## DO THIS
Extract the listing below in full, unchanged.

## SUPPLIED DATA

● ● ● ● ● ● ●

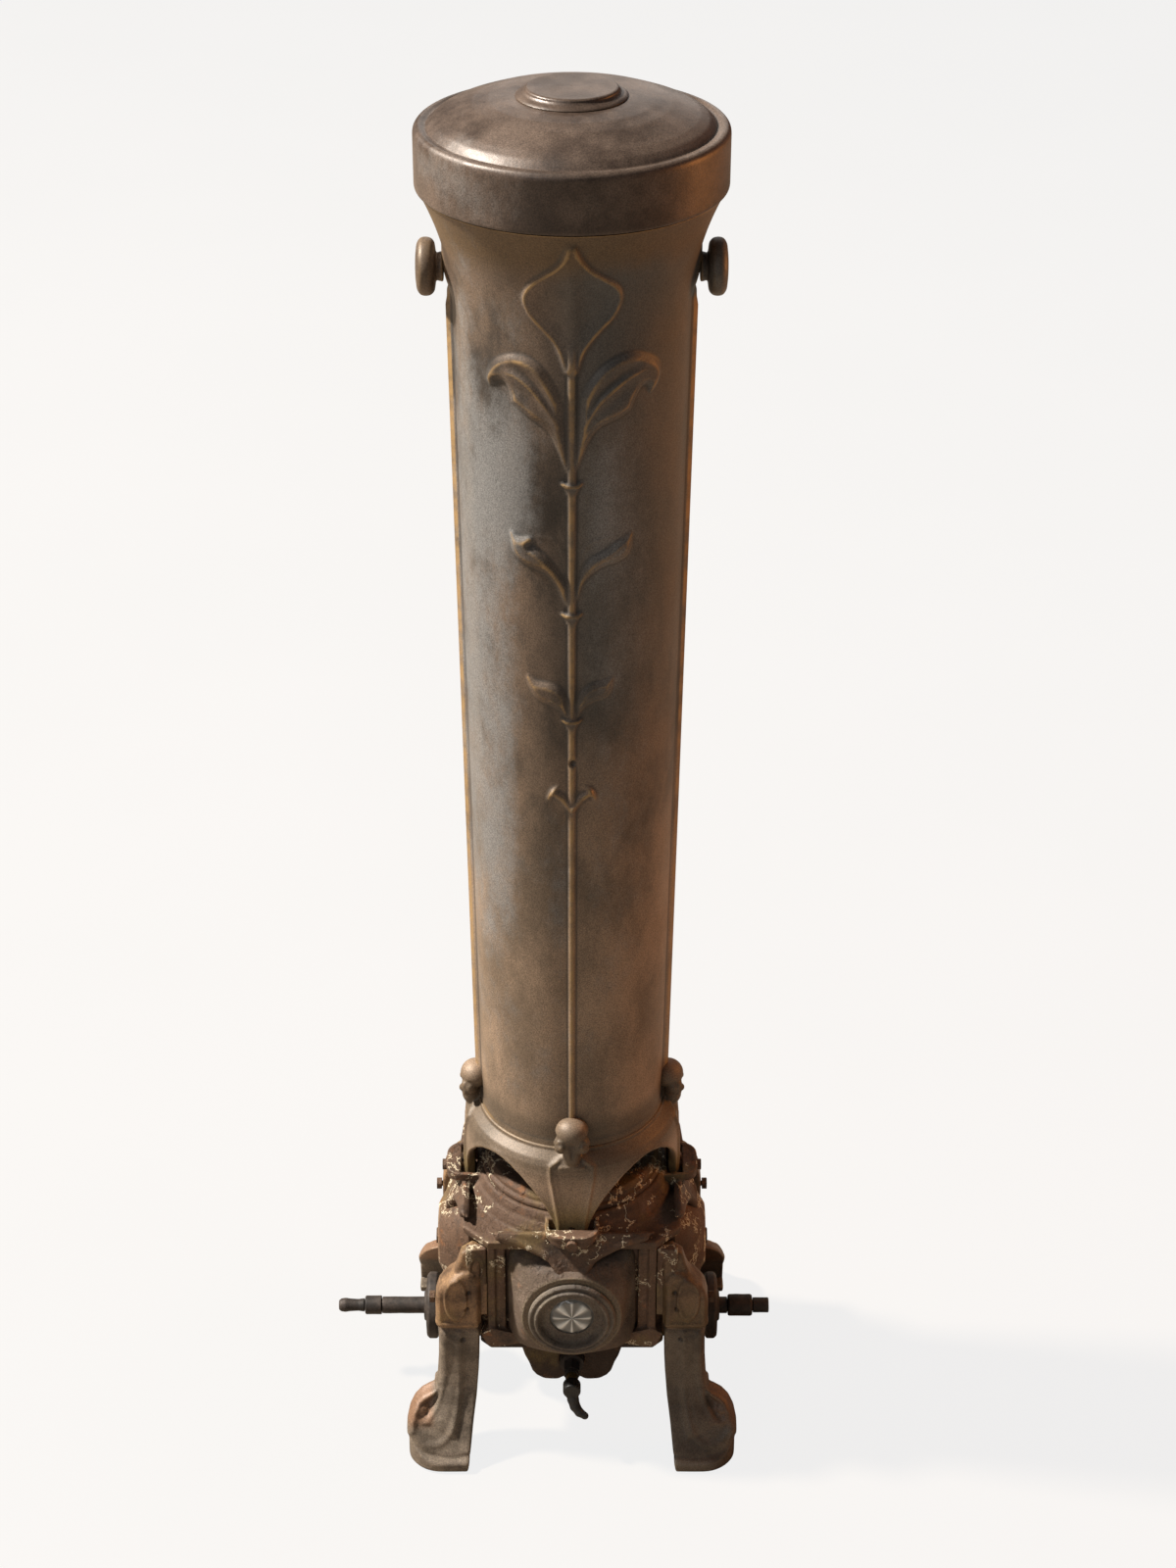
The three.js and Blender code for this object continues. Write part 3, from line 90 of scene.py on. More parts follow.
class Shade:
    """A procedural material, built from small calls that each give back a socket."""

    def __init__(self, name):
        self.material = bpy.data.materials.new(name)
        self.material.use_nodes = True
        self.tree = self.material.node_tree
        self.tree.nodes.clear()
        self.out = self.node("ShaderNodeOutputMaterial")
        self.bsdf = self.node("ShaderNodeBsdfPrincipled")
        self.tree.links.new(self.bsdf.outputs[0], self.out.inputs["Surface"])
        self.place = self.node("ShaderNodeTexCoord").outputs["Object"]

    def node(self, kind, **settings):
        made = self.tree.nodes.new(kind)
        for key, value in settings.items():
            setattr(made, key, value)
        return made

    def put(self, value, socket):
        if isinstance(value, bpy.types.NodeSocket):
            self.tree.links.new(value, socket)
        elif socket.type == "RGBA" and not hasattr(value, "__len__"):
            socket.default_value = (value, value, value, 1)
        elif socket.type == "RGBA":
            socket.default_value = (*value, 1)
        else:
            socket.default_value = value

    def noise(self, scale, detail=4.0, rough=0.55, stretch=None, seed=0.0):
        made = self.node("ShaderNodeTexNoise", noise_dimensions="4D")
        made.inputs["W"].default_value = seed
        made.inputs["Scale"].default_value = scale
        made.inputs["Detail"].default_value = detail
        made.inputs["Roughness"].default_value = rough
        place = self.place
        if stretch:
            mapping = self.node("ShaderNodeMapping")
            mapping.inputs["Scale"].default_value = stretch
            self.put(place, mapping.inputs["Vector"])
            place = mapping.outputs[0]
        self.put(place, made.inputs["Vector"])
        return made.outputs["Fac"]

    def attr(self, name):
        return self.node("ShaderNodeAttribute", attribute_name=name).outputs["Fac"]

    def axis(self, index):
        made = self.node("ShaderNodeSeparateXYZ")
        self.put(self.place, made.inputs[0])
        return made.outputs[index]

    def step(self, value, low, high, to_low=0.0, to_high=1.0):
        made = self.node("ShaderNodeMapRange", interpolation_type="SMOOTHSTEP")
        for socket, v in zip(made.inputs, (value, low, high, to_low, to_high)):
            self.put(v, socket)
        return made.outputs[0]

    def math(self, operation, a, b=0.0):
        made = self.node("ShaderNodeMath", operation=operation)
        self.put(a, made.inputs[0])
        self.put(b, made.inputs[1])
        return made.outputs[0]

    def times(self, *values):
        whole = values[0]
        for value in values[1:]:
            whole = self.math("MULTIPLY", whole, value)
        return whole

    def mix(self, factor, a, b, blend="MIX"):
        made = self.node("ShaderNodeMix", data_type="RGBA", blend_type=blend)
        self.put(factor, made.inputs[0])
        self.put(a, made.inputs[6])
        self.put(b, made.inputs[7])
        return made.outputs[2]

    def bump(self, height, strength, distance, onto=None):
        made = self.node("ShaderNodeBump")
        made.inputs["Strength"].default_value = strength
        made.inputs["Distance"].default_value = distance
        self.put(height, made.inputs["Height"])
        if onto is not None:
            self.put(onto, made.inputs["Normal"])
        return made.outputs[0]

    def finish(self, colour, rough, metallic=0.0, normal=None):
        self.put(colour, self.bsdf.inputs["Base Color"])
        self.put(rough, self.bsdf.inputs["Roughness"])
        self.bsdf.inputs["Metallic"].default_value = metallic
        if normal is not None:
            self.put(normal, self.bsdf.inputs["Normal"])
        return self.material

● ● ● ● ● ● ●

## FULL RESPONSE
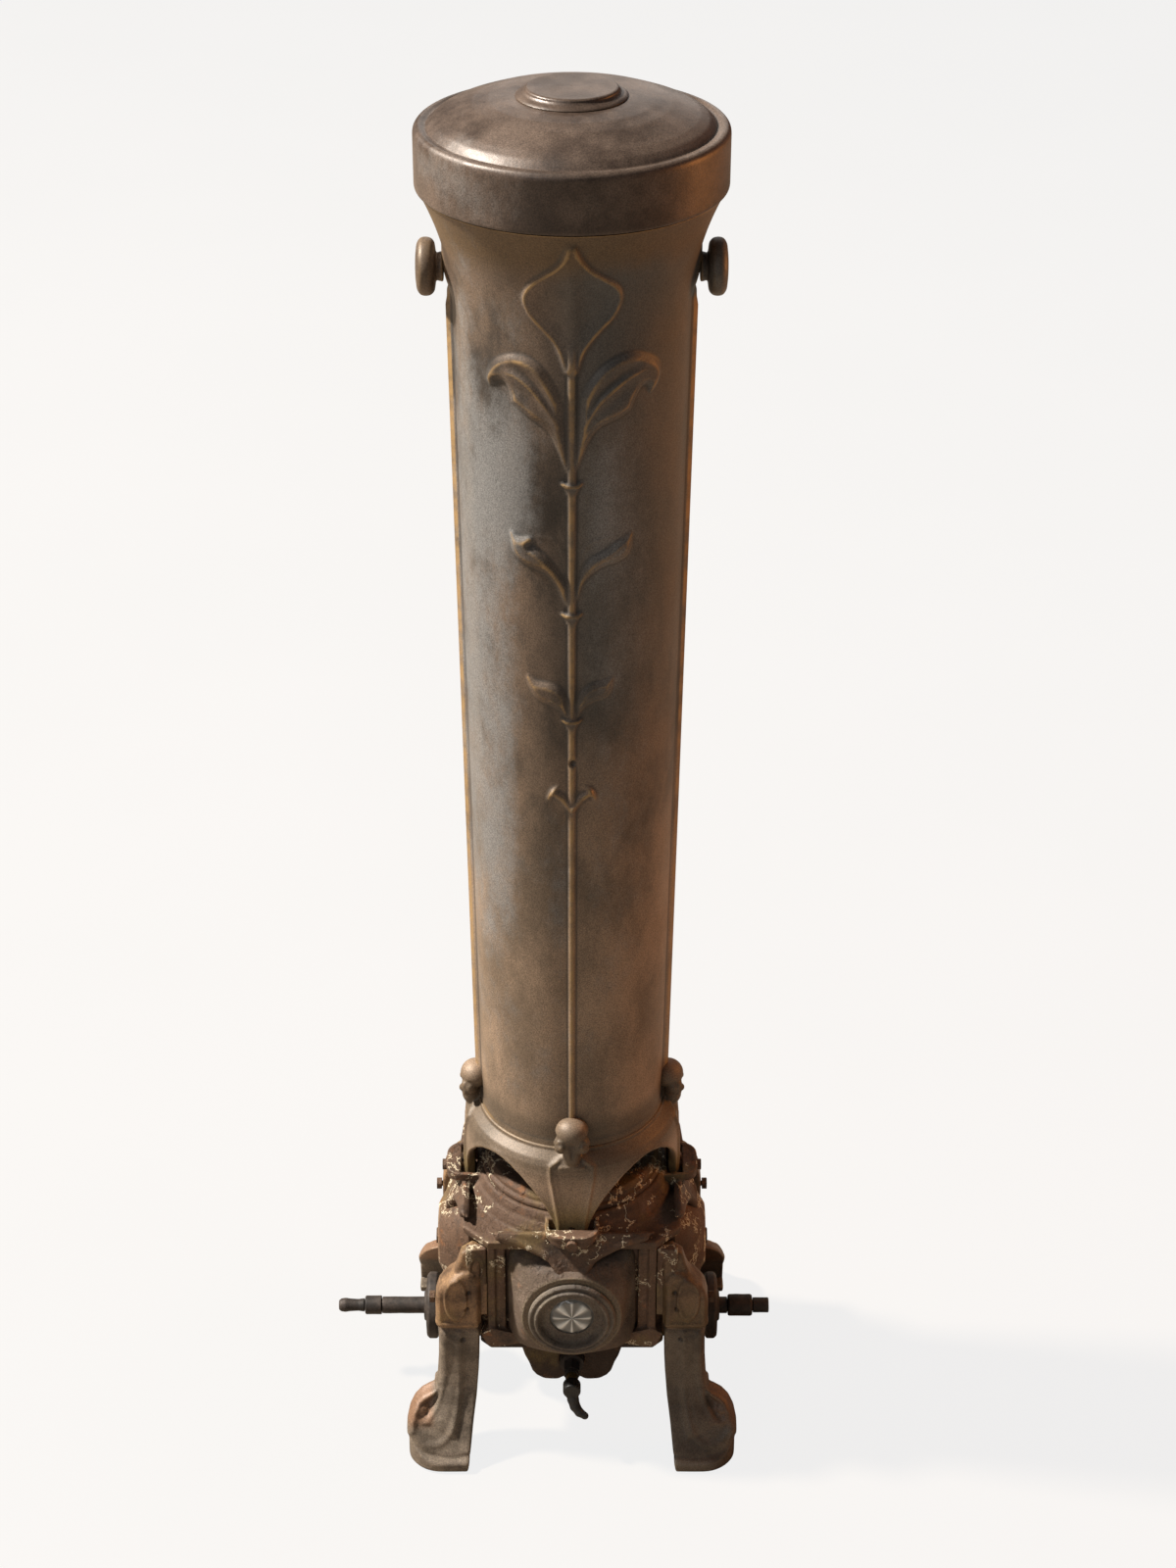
The three.js and Blender code for this object continues. Write part 3, from line 90 of scene.py on. More parts follow.
class Shade:
    """A procedural material, built from small calls that each give back a socket."""

    def __init__(self, name):
        self.material = bpy.data.materials.new(name)
        self.material.use_nodes = True
        self.tree = self.material.node_tree
        self.tree.nodes.clear()
        self.out = self.node("ShaderNodeOutputMaterial")
        self.bsdf = self.node("ShaderNodeBsdfPrincipled")
        self.tree.links.new(self.bsdf.outputs[0], self.out.inputs["Surface"])
        self.place = self.node("ShaderNodeTexCoord").outputs["Object"]

    def node(self, kind, **settings):
        made = self.tree.nodes.new(kind)
        for key, value in settings.items():
            setattr(made, key, value)
        return made

    def put(self, value, socket):
        if isinstance(value, bpy.types.NodeSocket):
            self.tree.links.new(value, socket)
        elif socket.type == "RGBA" and not hasattr(value, "__len__"):
            socket.default_value = (value, value, value, 1)
        elif socket.type == "RGBA":
            socket.default_value = (*value, 1)
        else:
            socket.default_value = value

    def noise(self, scale, detail=4.0, rough=0.55, stretch=None, seed=0.0):
        made = self.node("ShaderNodeTexNoise", noise_dimensions="4D")
        made.inputs["W"].default_value = seed
        made.inputs["Scale"].default_value = scale
        made.inputs["Detail"].default_value = detail
        made.inputs["Roughness"].default_value = rough
        place = self.place
        if stretch:
            mapping = self.node("ShaderNodeMapping")
            mapping.inputs["Scale"].default_value = stretch
            self.put(place, mapping.inputs["Vector"])
            place = mapping.outputs[0]
        self.put(place, made.inputs["Vector"])
        return made.outputs["Fac"]

    def attr(self, name):
        return self.node("ShaderNodeAttribute", attribute_name=name).outputs["Fac"]

    def axis(self, index):
        made = self.node("ShaderNodeSeparateXYZ")
        self.put(self.place, made.inputs[0])
        return made.outputs[index]

    def step(self, value, low, high, to_low=0.0, to_high=1.0):
        made = self.node("ShaderNodeMapRange", interpolation_type="SMOOTHSTEP")
        for socket, v in zip(made.inputs, (value, low, high, to_low, to_high)):
            self.put(v, socket)
        return made.outputs[0]

    def math(self, operation, a, b=0.0):
        made = self.node("ShaderNodeMath", operation=operation)
        self.put(a, made.inputs[0])
        self.put(b, made.inputs[1])
        return made.outputs[0]

    def times(self, *values):
        whole = values[0]
        for value in values[1:]:
            whole = self.math("MULTIPLY", whole, value)
        return whole

    def mix(self, factor, a, b, blend="MIX"):
        made = self.node("ShaderNodeMix", data_type="RGBA", blend_type=blend)
        self.put(factor, made.inputs[0])
        self.put(a, made.inputs[6])
        self.put(b, made.inputs[7])
        return made.outputs[2]

    def bump(self, height, strength, distance, onto=None):
        made = self.node("ShaderNodeBump")
        made.inputs["Strength"].default_value = strength
        made.inputs["Distance"].default_value = distance
        self.put(height, made.inputs["Height"])
        if onto is not None:
            self.put(onto, made.inputs["Normal"])
        return made.outputs[0]

    def finish(self, colour, rough, metallic=0.0, normal=None):
        self.put(colour, self.bsdf.inputs["Base Color"])
        self.put(rough, self.bsdf.inputs["Roughness"])
        self.bsdf.inputs["Metallic"].default_value = metallic
        if normal is not None:
            self.put(normal, self.bsdf.inputs["Normal"])
        return self.material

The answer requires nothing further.